● **Work to complete**: Print exactly those lines that run from the beginning of the data to the line bearing "jute, lying flat.", inclusive.
— BEGIN Recorded information —
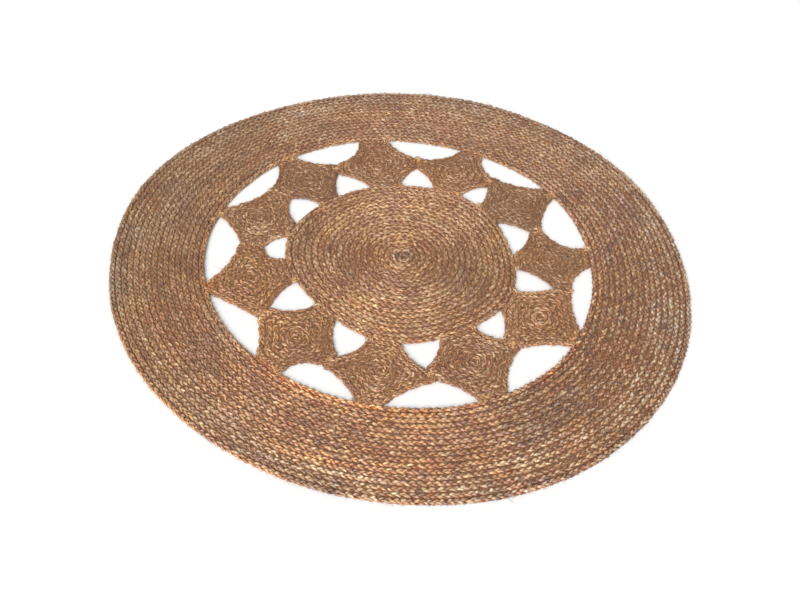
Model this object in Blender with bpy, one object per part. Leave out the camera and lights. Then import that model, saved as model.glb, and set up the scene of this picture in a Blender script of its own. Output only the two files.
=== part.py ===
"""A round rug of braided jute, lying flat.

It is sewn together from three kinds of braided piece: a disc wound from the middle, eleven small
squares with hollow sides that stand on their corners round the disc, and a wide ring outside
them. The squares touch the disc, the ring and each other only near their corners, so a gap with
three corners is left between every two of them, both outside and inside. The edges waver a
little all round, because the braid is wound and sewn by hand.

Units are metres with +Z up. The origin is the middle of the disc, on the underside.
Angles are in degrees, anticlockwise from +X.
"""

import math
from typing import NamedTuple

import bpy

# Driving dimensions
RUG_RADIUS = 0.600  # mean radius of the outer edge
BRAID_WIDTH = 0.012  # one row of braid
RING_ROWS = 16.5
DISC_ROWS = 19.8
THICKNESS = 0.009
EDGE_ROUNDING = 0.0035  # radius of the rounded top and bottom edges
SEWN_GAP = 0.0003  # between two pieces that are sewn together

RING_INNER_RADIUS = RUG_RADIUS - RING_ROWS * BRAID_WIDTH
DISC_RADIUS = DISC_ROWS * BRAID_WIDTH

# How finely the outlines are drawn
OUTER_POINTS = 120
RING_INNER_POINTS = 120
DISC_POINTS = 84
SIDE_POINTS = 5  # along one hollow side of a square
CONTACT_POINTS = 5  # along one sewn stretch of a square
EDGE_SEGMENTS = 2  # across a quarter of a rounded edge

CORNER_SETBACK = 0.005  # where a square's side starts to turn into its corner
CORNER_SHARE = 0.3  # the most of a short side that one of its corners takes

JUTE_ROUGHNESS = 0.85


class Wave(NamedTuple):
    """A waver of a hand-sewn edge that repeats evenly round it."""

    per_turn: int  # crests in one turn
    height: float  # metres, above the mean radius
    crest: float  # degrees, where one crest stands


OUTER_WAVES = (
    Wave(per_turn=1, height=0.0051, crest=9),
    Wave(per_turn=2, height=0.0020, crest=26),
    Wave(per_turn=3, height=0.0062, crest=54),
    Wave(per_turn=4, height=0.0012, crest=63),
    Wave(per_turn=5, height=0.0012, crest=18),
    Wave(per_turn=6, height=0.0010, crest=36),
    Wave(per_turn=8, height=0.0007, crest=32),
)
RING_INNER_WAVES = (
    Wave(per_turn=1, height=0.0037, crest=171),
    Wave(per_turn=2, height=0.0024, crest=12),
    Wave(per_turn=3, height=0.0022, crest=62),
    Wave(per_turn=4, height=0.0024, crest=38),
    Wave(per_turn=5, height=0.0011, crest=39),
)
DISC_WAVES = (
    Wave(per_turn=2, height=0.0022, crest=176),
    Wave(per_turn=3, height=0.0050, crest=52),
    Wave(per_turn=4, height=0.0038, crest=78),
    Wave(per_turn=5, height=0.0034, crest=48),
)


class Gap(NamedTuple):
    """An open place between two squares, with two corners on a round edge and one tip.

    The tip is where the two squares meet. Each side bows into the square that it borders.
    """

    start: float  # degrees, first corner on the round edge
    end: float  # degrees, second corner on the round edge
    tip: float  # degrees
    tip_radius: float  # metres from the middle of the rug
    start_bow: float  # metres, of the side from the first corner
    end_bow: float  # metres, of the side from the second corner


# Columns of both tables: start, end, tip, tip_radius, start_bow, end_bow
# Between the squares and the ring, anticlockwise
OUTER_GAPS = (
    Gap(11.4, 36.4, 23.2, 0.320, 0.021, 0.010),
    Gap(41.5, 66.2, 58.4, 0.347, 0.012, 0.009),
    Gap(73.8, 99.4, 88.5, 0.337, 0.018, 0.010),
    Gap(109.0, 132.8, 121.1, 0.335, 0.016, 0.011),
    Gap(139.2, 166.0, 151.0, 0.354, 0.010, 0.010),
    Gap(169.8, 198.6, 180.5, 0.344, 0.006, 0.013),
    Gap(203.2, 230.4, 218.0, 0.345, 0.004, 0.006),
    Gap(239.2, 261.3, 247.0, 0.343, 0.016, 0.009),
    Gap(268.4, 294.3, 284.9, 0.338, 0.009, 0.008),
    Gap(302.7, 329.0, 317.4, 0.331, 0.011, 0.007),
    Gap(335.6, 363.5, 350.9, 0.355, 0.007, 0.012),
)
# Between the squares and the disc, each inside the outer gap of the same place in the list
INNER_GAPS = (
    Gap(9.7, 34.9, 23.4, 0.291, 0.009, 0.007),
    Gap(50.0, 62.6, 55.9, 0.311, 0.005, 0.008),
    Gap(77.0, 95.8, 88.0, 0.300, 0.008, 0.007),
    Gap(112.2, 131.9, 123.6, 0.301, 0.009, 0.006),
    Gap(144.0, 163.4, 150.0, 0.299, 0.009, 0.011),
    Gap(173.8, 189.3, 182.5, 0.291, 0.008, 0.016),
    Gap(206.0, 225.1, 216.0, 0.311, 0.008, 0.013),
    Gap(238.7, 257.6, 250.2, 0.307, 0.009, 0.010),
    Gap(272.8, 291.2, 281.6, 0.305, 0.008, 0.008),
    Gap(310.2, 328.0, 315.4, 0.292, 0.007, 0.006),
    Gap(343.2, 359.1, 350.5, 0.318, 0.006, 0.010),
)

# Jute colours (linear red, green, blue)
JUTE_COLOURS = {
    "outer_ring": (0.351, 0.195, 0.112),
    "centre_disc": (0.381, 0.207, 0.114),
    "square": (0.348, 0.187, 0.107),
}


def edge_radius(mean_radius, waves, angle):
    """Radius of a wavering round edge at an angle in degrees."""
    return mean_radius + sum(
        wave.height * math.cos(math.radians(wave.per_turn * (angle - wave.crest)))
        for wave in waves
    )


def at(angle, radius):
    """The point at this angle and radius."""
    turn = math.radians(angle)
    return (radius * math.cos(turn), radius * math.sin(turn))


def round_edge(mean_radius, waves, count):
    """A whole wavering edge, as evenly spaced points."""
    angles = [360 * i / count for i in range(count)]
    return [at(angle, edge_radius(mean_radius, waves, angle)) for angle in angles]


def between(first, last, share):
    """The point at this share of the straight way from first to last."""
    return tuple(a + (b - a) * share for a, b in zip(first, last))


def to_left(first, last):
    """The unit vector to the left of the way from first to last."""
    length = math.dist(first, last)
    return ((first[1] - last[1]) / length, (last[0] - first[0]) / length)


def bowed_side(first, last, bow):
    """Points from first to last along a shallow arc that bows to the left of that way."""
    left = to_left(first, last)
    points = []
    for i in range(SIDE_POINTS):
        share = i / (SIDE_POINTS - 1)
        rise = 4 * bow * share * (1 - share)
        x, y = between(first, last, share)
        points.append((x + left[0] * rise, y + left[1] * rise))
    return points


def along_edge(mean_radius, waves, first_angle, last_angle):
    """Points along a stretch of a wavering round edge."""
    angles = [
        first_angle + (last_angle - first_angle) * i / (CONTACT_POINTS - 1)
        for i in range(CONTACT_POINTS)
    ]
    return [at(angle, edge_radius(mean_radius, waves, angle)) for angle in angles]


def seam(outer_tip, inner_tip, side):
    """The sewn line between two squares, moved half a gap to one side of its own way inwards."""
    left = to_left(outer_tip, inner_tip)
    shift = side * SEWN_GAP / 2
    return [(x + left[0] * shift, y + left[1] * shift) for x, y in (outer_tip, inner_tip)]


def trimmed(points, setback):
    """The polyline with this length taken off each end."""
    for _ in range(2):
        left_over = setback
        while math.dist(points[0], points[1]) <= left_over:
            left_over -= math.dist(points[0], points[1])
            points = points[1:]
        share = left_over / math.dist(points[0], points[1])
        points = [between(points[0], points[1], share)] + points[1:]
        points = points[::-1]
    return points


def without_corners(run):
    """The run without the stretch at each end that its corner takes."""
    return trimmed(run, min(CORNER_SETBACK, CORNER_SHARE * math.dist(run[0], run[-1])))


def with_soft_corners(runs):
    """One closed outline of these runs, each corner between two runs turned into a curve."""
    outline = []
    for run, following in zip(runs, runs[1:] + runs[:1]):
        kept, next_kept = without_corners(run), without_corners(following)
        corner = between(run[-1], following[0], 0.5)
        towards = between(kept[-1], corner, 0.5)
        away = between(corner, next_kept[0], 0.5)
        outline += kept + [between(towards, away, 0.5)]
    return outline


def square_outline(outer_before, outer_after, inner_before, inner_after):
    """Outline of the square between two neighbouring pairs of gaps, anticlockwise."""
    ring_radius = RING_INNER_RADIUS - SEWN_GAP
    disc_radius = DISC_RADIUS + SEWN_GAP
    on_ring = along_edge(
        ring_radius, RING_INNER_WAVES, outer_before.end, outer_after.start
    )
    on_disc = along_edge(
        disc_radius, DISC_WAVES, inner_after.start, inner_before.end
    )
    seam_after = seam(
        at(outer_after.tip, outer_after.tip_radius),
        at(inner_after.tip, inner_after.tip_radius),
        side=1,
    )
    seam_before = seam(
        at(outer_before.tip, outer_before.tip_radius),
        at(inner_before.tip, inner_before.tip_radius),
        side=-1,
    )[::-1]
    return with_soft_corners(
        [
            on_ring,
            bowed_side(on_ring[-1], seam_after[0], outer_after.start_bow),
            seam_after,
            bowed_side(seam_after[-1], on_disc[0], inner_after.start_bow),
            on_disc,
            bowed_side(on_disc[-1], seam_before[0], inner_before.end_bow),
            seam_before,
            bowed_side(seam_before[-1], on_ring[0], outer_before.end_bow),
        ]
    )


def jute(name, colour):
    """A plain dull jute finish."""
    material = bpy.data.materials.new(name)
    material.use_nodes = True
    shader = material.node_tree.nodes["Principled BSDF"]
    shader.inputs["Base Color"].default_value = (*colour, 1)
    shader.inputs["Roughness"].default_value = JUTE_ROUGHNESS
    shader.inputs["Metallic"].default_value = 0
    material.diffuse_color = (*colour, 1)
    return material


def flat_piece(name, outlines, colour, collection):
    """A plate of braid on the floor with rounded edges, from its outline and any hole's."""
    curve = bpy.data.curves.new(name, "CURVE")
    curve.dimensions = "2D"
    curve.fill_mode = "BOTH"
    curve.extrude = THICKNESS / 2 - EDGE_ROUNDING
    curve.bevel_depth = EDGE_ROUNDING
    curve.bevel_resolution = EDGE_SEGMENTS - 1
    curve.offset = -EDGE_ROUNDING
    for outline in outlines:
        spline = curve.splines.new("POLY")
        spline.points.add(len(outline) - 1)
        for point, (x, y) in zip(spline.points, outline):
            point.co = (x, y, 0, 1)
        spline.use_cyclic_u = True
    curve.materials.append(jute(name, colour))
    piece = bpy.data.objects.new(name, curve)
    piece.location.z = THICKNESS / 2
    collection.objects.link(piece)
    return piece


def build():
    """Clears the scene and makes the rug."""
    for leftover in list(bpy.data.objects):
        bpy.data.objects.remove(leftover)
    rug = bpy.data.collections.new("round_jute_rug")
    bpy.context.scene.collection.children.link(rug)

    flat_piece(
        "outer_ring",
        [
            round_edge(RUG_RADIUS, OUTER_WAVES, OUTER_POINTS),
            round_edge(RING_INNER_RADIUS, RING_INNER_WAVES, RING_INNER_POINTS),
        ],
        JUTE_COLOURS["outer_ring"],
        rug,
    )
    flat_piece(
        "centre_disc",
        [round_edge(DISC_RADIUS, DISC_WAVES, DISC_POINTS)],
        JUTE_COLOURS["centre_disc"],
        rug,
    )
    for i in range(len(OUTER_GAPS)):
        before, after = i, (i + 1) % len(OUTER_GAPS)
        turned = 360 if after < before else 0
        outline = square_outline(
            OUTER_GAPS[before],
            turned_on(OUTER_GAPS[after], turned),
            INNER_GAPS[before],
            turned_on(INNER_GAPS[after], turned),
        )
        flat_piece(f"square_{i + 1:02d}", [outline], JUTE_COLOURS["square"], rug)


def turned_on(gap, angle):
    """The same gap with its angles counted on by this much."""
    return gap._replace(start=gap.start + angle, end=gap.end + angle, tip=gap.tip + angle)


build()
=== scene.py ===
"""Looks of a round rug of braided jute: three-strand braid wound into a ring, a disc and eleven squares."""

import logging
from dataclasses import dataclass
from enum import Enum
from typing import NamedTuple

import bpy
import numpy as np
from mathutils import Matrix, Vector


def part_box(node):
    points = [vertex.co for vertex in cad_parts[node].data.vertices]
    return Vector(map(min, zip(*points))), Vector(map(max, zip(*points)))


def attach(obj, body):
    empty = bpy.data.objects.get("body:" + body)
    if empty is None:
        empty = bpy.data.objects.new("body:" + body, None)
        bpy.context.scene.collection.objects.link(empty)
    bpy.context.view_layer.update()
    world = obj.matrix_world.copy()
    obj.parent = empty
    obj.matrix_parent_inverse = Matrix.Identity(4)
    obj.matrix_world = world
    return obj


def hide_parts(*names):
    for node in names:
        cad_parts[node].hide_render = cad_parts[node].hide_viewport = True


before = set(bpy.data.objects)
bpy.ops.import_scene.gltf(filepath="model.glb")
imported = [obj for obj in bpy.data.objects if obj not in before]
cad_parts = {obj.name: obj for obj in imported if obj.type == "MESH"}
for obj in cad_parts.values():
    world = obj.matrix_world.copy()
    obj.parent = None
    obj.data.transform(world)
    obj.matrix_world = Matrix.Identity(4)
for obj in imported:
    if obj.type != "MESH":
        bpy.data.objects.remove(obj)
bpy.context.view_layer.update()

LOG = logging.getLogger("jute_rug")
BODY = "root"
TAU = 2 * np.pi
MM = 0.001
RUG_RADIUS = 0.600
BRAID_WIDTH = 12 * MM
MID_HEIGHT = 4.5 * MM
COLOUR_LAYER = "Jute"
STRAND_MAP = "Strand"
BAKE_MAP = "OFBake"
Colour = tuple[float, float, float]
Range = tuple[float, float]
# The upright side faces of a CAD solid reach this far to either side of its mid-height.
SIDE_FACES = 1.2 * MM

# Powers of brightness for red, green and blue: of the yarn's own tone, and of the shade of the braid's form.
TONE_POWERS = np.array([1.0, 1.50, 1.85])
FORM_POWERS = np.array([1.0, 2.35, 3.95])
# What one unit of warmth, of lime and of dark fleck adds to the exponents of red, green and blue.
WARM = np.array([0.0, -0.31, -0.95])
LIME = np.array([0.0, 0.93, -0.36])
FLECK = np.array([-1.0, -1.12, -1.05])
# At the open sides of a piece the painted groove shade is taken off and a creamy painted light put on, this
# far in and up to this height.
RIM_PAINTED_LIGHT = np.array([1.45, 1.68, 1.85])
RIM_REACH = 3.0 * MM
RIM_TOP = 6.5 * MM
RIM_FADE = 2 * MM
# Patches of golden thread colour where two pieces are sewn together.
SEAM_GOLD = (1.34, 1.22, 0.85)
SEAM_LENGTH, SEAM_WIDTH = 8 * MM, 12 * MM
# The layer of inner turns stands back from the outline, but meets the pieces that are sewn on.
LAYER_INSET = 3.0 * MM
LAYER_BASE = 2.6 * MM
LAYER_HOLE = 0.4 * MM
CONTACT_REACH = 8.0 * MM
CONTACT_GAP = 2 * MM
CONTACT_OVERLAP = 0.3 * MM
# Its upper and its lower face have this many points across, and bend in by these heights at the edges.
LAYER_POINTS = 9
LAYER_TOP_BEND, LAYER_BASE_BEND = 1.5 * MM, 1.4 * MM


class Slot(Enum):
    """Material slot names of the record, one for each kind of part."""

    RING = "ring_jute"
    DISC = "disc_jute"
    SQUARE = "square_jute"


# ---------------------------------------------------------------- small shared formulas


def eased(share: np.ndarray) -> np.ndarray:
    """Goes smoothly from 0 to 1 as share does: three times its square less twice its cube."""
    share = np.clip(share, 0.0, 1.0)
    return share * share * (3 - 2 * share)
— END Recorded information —
● **The solution**:
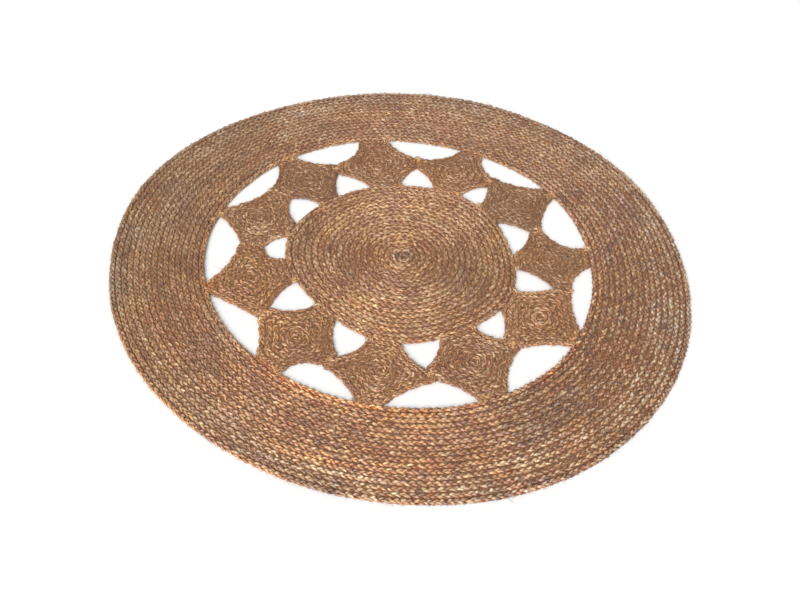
Model this object in Blender with bpy, one object per part. Leave out the camera and lights. Then import that model, saved as model.glb, and set up the scene of this picture in a Blender script of its own. Output only the two files.
=== part.py ===
"""A round rug of braided jute, lying flat.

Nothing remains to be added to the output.